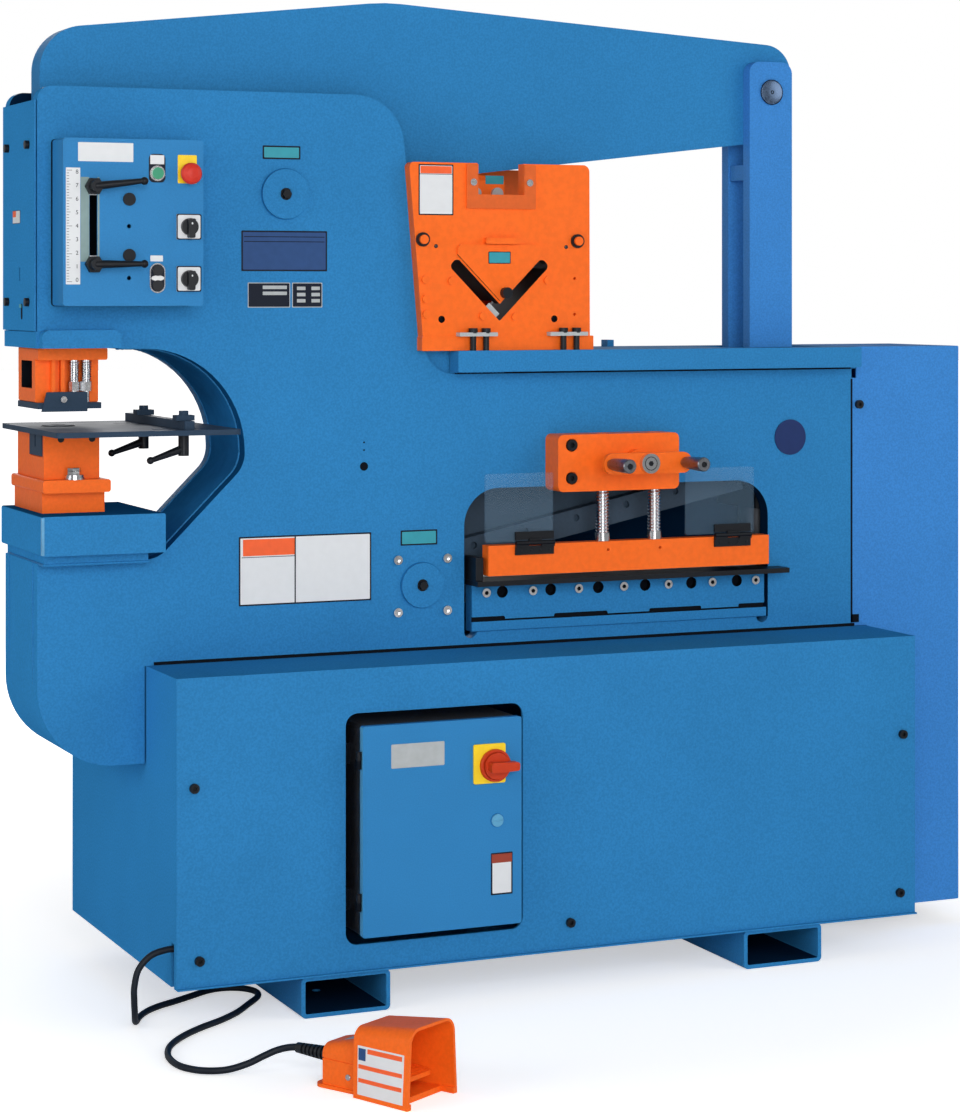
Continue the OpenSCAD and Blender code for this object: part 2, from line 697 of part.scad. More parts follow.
module shear_arm() {
    p = shear_pivot;
    q = [column_x - p[0], column_low_z - p[1]];
    color(blue) difference() {
        union() {
            plate([for (c = [[0, -60, 0], [90, 14, 30], [holder_x0 + blade_len - p[0] + 4, 14, 10],
                [q[0] + 13, 45, 30], [q[0] + 48, 52, 0], [q[0] + 48, 148, 0], [640, 180, 120],
                [60, 180, 90], [-40, 60, 0]])
                [p[0] + c[0] * cos(blade_open) - c[1] * sin(blade_open),
                    p[1] + c[0] * sin(blade_open) + c[1] * cos(blade_open), c[2]]], arm_y0, arm_y1);
            pin_y(p[0], p[1], arm_y0, arm_y1, pivot_d / 2 + 32);
            pin_y(column_x, column_low_z, arm_y0, arm_y1, 64);
        }
        pin_y(p[0], p[1], arm_y0 - 1, arm_y1 + 1, pivot_d / 2 - 4 + fit);
        pin_y(column_x, column_low_z, arm_y0 - 1, arm_y1 + 1, column_pin_d / 2 + link_slack);
    }
    // upper blade on the front of the arm
    color(steel) translate([p[0], 0, p[1]]) rotate([0, -blade_open, 0]) difference() {
        translate([holder_x0 - p[0], blade_y, shear_z - p[1]])
            cube([blade_len, arm_y0 - 0.05 - blade_y, blade_h]);
        for (i = [0:5])
            pin_y(holder_x0 - p[0] + 40 + i * (blade_len - 80) / 5, shear_z - p[1] + blade_h - 18,
                blade_y - 1, blade_y + 8, 7, 24);
    }
}

module gearbox_housing() {
    color(orange) difference() {
        union() {
            slab(gear_x[0], gear_x[1], gear_z[0], gear_z[1], gear_y, front_y, 12);
            pin_y(hold_x, crank_z, gear_y - 16, gear_y + 1, 25);
        }
        for (s = [-1, 1]) translate([hold_x + s * screw_pitch / 2, hold_y, gear_z[0] - 1])
            cylinder(h = gear_z[1] - gear_z[0] + 2, r = screw_d / 2 + fit);
        pin_y(hold_x, crank_z, gear_y - 17, gear_y + 10, 14 + fit);
        for (z = [gear_z[0] + 27, gear_z[1] - 21]) {
            pin_y(gear_x[0] + 30, z, gear_y - 1, gear_y + 10, 13, 32);
            pin_y(gear_x[0] + 30, z, gear_y, front_y + 1, 7, 24);
        }
    }
}

module hold_down_bar() {
    x0 = -113;
    x1 = 520;
    color(orange) difference() {
        slab(x0, x1, hold_z, hold_z + hold_bar_h, hold_y - hold_bar_t / 2, hold_y + hold_bar_t / 2, 1);
        for (s = [-1, 1]) translate([hold_x + s * screw_pitch / 2, hold_y, hold_z + 22])
            cylinder(h = hold_bar_h, r = 11);
        pin_y(hold_x - screw_pitch / 2 + 6, hold_z + 43, hold_y - 20, hold_y - 5, 3, 16);
        pin_y(hold_x + screw_pitch / 2 + 6, hold_z + 43, hold_y - 20, hold_y - 5, 3, 16);
    }
    // hinge leaves and outer knuckles of the guards
    y = hold_y - hold_bar_t / 2;
    z = hold_z + hold_bar_h + 4;
    color(black) for (x = hinge_x) {
        block([x, y - 4, z - 24], [x + 84, y + 0.01, z - 6]);
        for (i = [0, 2]) {
            translate([x + 28 * i, y - 6, z]) rotate([0, 90, 0]) cylinder(h = 28, r = 4.5, $fn = 32);
            block([x + 28 * i, y - 8, z - 8], [x + 28 * i + 28, y - 2, z]);
        }
    }
}

module lead_screws() {
    z0 = hold_z + hold_bar_h;
    color(steel) for (s = [-1, 1]) translate([hold_x + s * screw_pitch / 2, hold_y, 0]) {
        translate([0, 0, z0 - 38]) cylinder(h = 39, r = 10.9);
        translate([0, 0, z0 + seat]) cylinder(h = 16, r = screw_d / 2 + 1);
        translate([0, 0, z0 + 10]) cylinder(h = gear_z[1] - 10 - z0 - 10, r = screw_d / 2);
    }
}

module guard(i) {
    x = guard_x[i];
    hx = hinge_x[i];
    y = hold_y - hold_bar_t / 2;
    z = hold_z + hold_bar_h + 4;
    color(clear) slab(x, x + guard_w[i], z + 2, z + guard_h, y + seat, y + guard_t, 5);
    color(black) {
        block([hx, y - 4, z + 6], [hx + 84, y + seat, z + 22]);
        translate([hx + 28.4, y - 6, z]) rotate([0, 90, 0]) cylinder(h = 27.2, r = 4.5, $fn = 32);
        block([hx + 28.4, y - 8, z], [hx + 55.6, y - 3, z + 8]);
    }
}
module guard_left() { guard(0); }
module guard_right() { guard(1); }

module crank_bar() {
    color(orange) difference() {
        slab(hold_x - crank_arm, hold_x + crank_arm, crank_z - 21, crank_z + 21,
            gear_y - 60, gear_y - 48, 20);
        pin_y(hold_x, crank_z, gear_y - 70, gear_y - 40, 13.9);
        for (s = [-1, 1]) pin_y(hold_x + s * grip_r, crank_z, gear_y - 70, gear_y - 40, 5.9);
    }
    color(steel) {
        pin_y(hold_x, crank_z, gear_y - 60, gear_y + 9, 14);
        difference() {
            pin_y(hold_x, crank_z, gear_y - 72, gear_y - 60, 20);
            pin_y(hold_x, crank_z, gear_y - 73, gear_y - 66, 5, 6);
        }
        // studs that the grips turn on
        for (s = [-1, 1]) pin_y(hold_x + s * grip_r, crank_z, gear_y - 140, gear_y - 50, 6);
    }
}

module crank_grip(s) {
    color(steel) translate([hold_x + s * grip_r, gear_y - 60 - seat, crank_z]) rotate([90, 0, 0])
        rotate_extrude() polygon([[6 + fit, 0], [10, 0], [12, 10], [14, 60], [14, 80], [12.5, 82],
            [6 + fit, 82]]);
}
module crank_grip_left() { crank_grip(-1); }
module crank_grip_right() { crank_grip(1); }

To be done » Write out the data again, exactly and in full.

Output of the exercise »
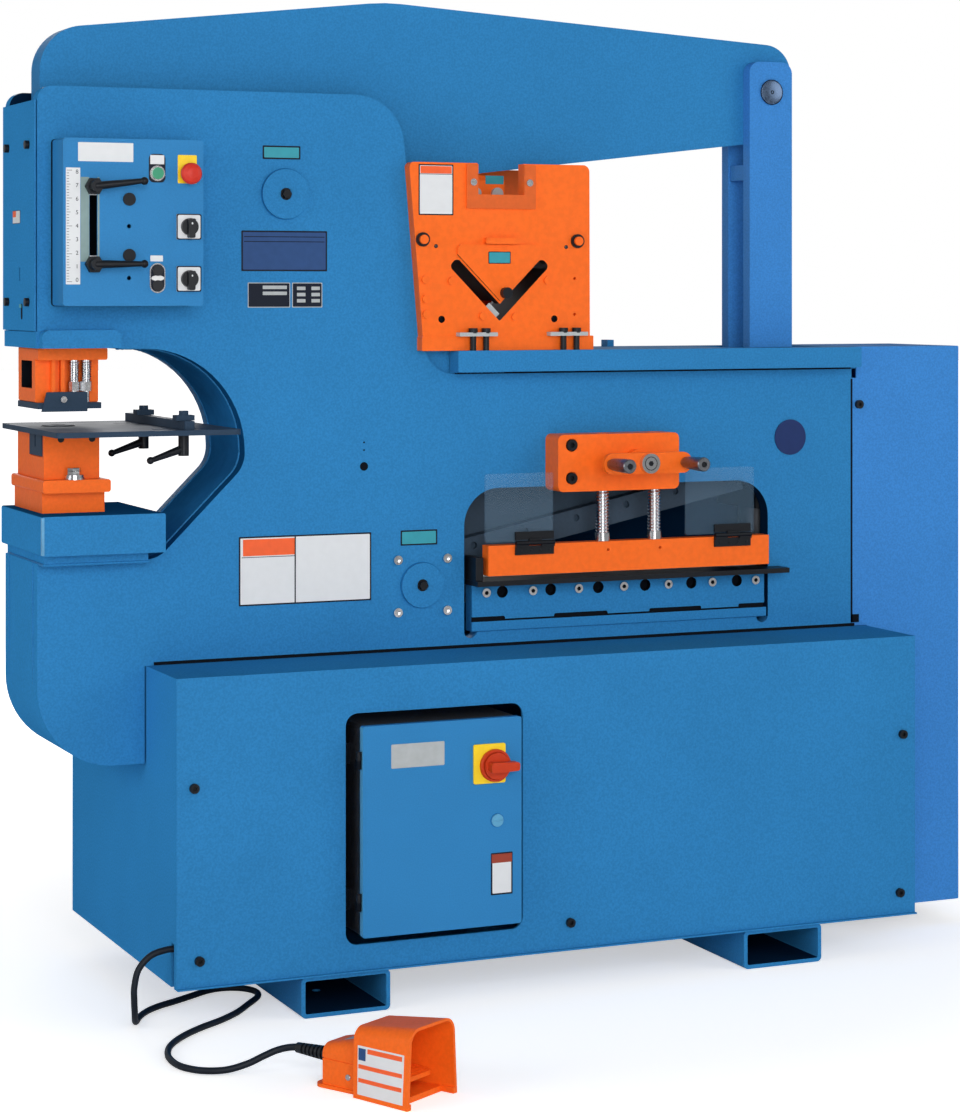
Continue the OpenSCAD and Blender code for this object: part 2, from line 697 of part.scad. More parts follow.
module shear_arm() {
    p = shear_pivot;
    q = [column_x - p[0], column_low_z - p[1]];
    color(blue) difference() {
        union() {
            plate([for (c = [[0, -60, 0], [90, 14, 30], [holder_x0 + blade_len - p[0] + 4, 14, 10],
                [q[0] + 13, 45, 30], [q[0] + 48, 52, 0], [q[0] + 48, 148, 0], [640, 180, 120],
                [60, 180, 90], [-40, 60, 0]])
                [p[0] + c[0] * cos(blade_open) - c[1] * sin(blade_open),
                    p[1] + c[0] * sin(blade_open) + c[1] * cos(blade_open), c[2]]], arm_y0, arm_y1);
            pin_y(p[0], p[1], arm_y0, arm_y1, pivot_d / 2 + 32);
            pin_y(column_x, column_low_z, arm_y0, arm_y1, 64);
        }
        pin_y(p[0], p[1], arm_y0 - 1, arm_y1 + 1, pivot_d / 2 - 4 + fit);
        pin_y(column_x, column_low_z, arm_y0 - 1, arm_y1 + 1, column_pin_d / 2 + link_slack);
    }
    // upper blade on the front of the arm
    color(steel) translate([p[0], 0, p[1]]) rotate([0, -blade_open, 0]) difference() {
        translate([holder_x0 - p[0], blade_y, shear_z - p[1]])
            cube([blade_len, arm_y0 - 0.05 - blade_y, blade_h]);
        for (i = [0:5])
            pin_y(holder_x0 - p[0] + 40 + i * (blade_len - 80) / 5, shear_z - p[1] + blade_h - 18,
                blade_y - 1, blade_y + 8, 7, 24);
    }
}

module gearbox_housing() {
    color(orange) difference() {
        union() {
            slab(gear_x[0], gear_x[1], gear_z[0], gear_z[1], gear_y, front_y, 12);
            pin_y(hold_x, crank_z, gear_y - 16, gear_y + 1, 25);
        }
        for (s = [-1, 1]) translate([hold_x + s * screw_pitch / 2, hold_y, gear_z[0] - 1])
            cylinder(h = gear_z[1] - gear_z[0] + 2, r = screw_d / 2 + fit);
        pin_y(hold_x, crank_z, gear_y - 17, gear_y + 10, 14 + fit);
        for (z = [gear_z[0] + 27, gear_z[1] - 21]) {
            pin_y(gear_x[0] + 30, z, gear_y - 1, gear_y + 10, 13, 32);
            pin_y(gear_x[0] + 30, z, gear_y, front_y + 1, 7, 24);
        }
    }
}

module hold_down_bar() {
    x0 = -113;
    x1 = 520;
    color(orange) difference() {
        slab(x0, x1, hold_z, hold_z + hold_bar_h, hold_y - hold_bar_t / 2, hold_y + hold_bar_t / 2, 1);
        for (s = [-1, 1]) translate([hold_x + s * screw_pitch / 2, hold_y, hold_z + 22])
            cylinder(h = hold_bar_h, r = 11);
        pin_y(hold_x - screw_pitch / 2 + 6, hold_z + 43, hold_y - 20, hold_y - 5, 3, 16);
        pin_y(hold_x + screw_pitch / 2 + 6, hold_z + 43, hold_y - 20, hold_y - 5, 3, 16);
    }
    // hinge leaves and outer knuckles of the guards
    y = hold_y - hold_bar_t / 2;
    z = hold_z + hold_bar_h + 4;
    color(black) for (x = hinge_x) {
        block([x, y - 4, z - 24], [x + 84, y + 0.01, z - 6]);
        for (i = [0, 2]) {
            translate([x + 28 * i, y - 6, z]) rotate([0, 90, 0]) cylinder(h = 28, r = 4.5, $fn = 32);
            block([x + 28 * i, y - 8, z - 8], [x + 28 * i + 28, y - 2, z]);
        }
    }
}

module lead_screws() {
    z0 = hold_z + hold_bar_h;
    color(steel) for (s = [-1, 1]) translate([hold_x + s * screw_pitch / 2, hold_y, 0]) {
        translate([0, 0, z0 - 38]) cylinder(h = 39, r = 10.9);
        translate([0, 0, z0 + seat]) cylinder(h = 16, r = screw_d / 2 + 1);
        translate([0, 0, z0 + 10]) cylinder(h = gear_z[1] - 10 - z0 - 10, r = screw_d / 2);
    }
}

module guard(i) {
    x = guard_x[i];
    hx = hinge_x[i];
    y = hold_y - hold_bar_t / 2;
    z = hold_z + hold_bar_h + 4;
    color(clear) slab(x, x + guard_w[i], z + 2, z + guard_h, y + seat, y + guard_t, 5);
    color(black) {
        block([hx, y - 4, z + 6], [hx + 84, y + seat, z + 22]);
        translate([hx + 28.4, y - 6, z]) rotate([0, 90, 0]) cylinder(h = 27.2, r = 4.5, $fn = 32);
        block([hx + 28.4, y - 8, z], [hx + 55.6, y - 3, z + 8]);
    }
}
module guard_left() { guard(0); }
module guard_right() { guard(1); }

module crank_bar() {
    color(orange) difference() {
        slab(hold_x - crank_arm, hold_x + crank_arm, crank_z - 21, crank_z + 21,
            gear_y - 60, gear_y - 48, 20);
        pin_y(hold_x, crank_z, gear_y - 70, gear_y - 40, 13.9);
        for (s = [-1, 1]) pin_y(hold_x + s * grip_r, crank_z, gear_y - 70, gear_y - 40, 5.9);
    }
    color(steel) {
        pin_y(hold_x, crank_z, gear_y - 60, gear_y + 9, 14);
        difference() {
            pin_y(hold_x, crank_z, gear_y - 72, gear_y - 60, 20);
            pin_y(hold_x, crank_z, gear_y - 73, gear_y - 66, 5, 6);
        }
        // studs that the grips turn on
        for (s = [-1, 1]) pin_y(hold_x + s * grip_r, crank_z, gear_y - 140, gear_y - 50, 6);
    }
}

module crank_grip(s) {
    color(steel) translate([hold_x + s * grip_r, gear_y - 60 - seat, crank_z]) rotate([90, 0, 0])
        rotate_extrude() polygon([[6 + fit, 0], [10, 0], [12, 10], [14, 60], [14, 80], [12.5, 82],
            [6 + fit, 82]]);
}
module crank_grip_left() { crank_grip(-1); }
module crank_grip_right() { crank_grip(1); }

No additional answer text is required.